Hardware or Software RAID and Filesystem Type?

I'm looking to build a pretty simple RAID-5 or RAID-6 array and I'm looking into my options. The machine will be a 64bit Ubuntu Linux Server and will essentially be used as a backup/file server. I'll need to store pretty large files, so a FAT-32 filesystem won't exactly do the trick :)

I've used ext3 and ext4 in the past, but this has largely been for desktop environments. I'm very intrigued by the btrfs project, and would like to use it if possible. zfs looks sweet, but I read a while back that it doesn't play nicely with Linux. What filesystem should I use?

All of this is above the level of hardware/software RAID configuration. What should I use for RAID? btrfs only supports RAID-0, RAID-1, and RAID-10 configurations and I'm specifically interested in RAID-5 and RAID-6. If I use hardware RAID, does the array appear to the operating system as a single hard disk? If so, then this would essentially mitigate the RAID support issues with btrfs. However, is there a way for me to know if and when a drive fails from the operating system level? How does one restore an array in the event of a failure?

EDIT

As requested, the size I'm looking at is at least 6TB. With RAID-5, I can accomplish this with 4 2TB drives. With RAID-6, I believe I'm looking at 5 2TB drives for the same amount of storage. I don't think I'll need to be able to expand the array, but if I did, it would be at least in a few years' time.


Solution 1:

Filesystems :

Seeing as you say you want it to be pretty simple, my suggestion is that it would probably be best to stay away from file-systems that are relatively new and still developing features like btrfs. I'd recommend one of the filesystems that are more mature and stable, such as ext4. Some that you may wish to check out :

Ext4 - Probably the most popular Linux file system. It's file limits are far more than you'd likely need, and it has a whole bunch of performnce improvements over Ext2 and 3 systems. It can only be grown offline.
XFS - been around for a long time and the second line on it's Wikipedia page is that it is particularly proficient at large files. It also supports online growing for if you add another hard drive later.
ReiserFS and possibly it's newer revision Reiser4 - also been around for a long time, and offers many of the same features, however future development may be somewhat up in the air after it's developing company's owner was convicted of murder(!). It is currently still actively developed and supported by the Namesys company though and most likely this company will be sold to someone else soon.

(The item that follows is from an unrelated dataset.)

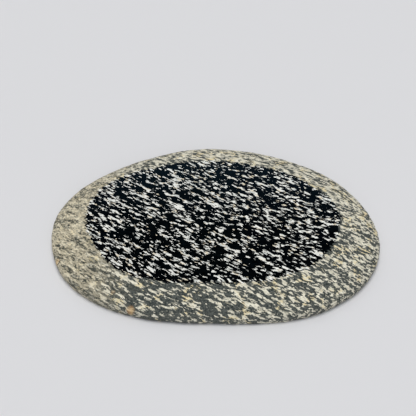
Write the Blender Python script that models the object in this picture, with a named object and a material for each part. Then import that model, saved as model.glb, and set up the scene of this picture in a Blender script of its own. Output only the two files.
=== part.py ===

Also check out the wikipedia page comparing filesystems.

Hardware vs Software :

If you have the money, I'd say go with hardware RAID every time. When I say hardware, I mean a dedicated RAID card that supports RAID5/6. RAID that comes "built in" to the motherboard, is not real hardware RAID (except for some special server motherboards). If the budget is tight though, and if the CPU on the server the RAID array is going to be installed on isn't doing anything else anyway, then you may be able to achieve almost equivalent performance from a software RAID implementation. Also hardware RAID is more likely to better support hot-plugging than a standard PC motherboard (although in both cases you'd usually also want a SATA drive backplane if you want to hotplug devices).

Both software RAID in Linux, and Hardware RAID present one large "drive" to the filesystem. Hardware RAID implementations are usually completely transparent to Linux as all of it's configuration is usually done in it's BIOS, accessed as the PC starts, but most Hardware RAID cards will also have Linux tools you can use whilst it is online.

Solution 2:

See this article: http://augmentedtrader.wordpress.com/2012/05/13/10-things-raid/. Here are some snippets from that post.

Software RAID has advanced significantly in the last few years (as of 2012). Hardware RAID still has the three key vulnerabilities it has always had: First, it is expensive. Second, if your RAID card fails, your RAID volume fails; it is a single point of failure. Third, if your RAID card fails, you must find an exact replacement for that card to recover your data.

On the other hand, software RAID costs nothing, and if your controller card or motherboard fail, you can just move your disks to another machine and set up the appropriate software to read them.

Yes, hardware RAID can be faster than software RAID, but that gap is closing, and the flexibility and reliabilty offered by software RAID outweighs that single advantage. The only case where hardware RAID is the right choice is when absolute speed is the only priority, and you’re willing to take risks with your data.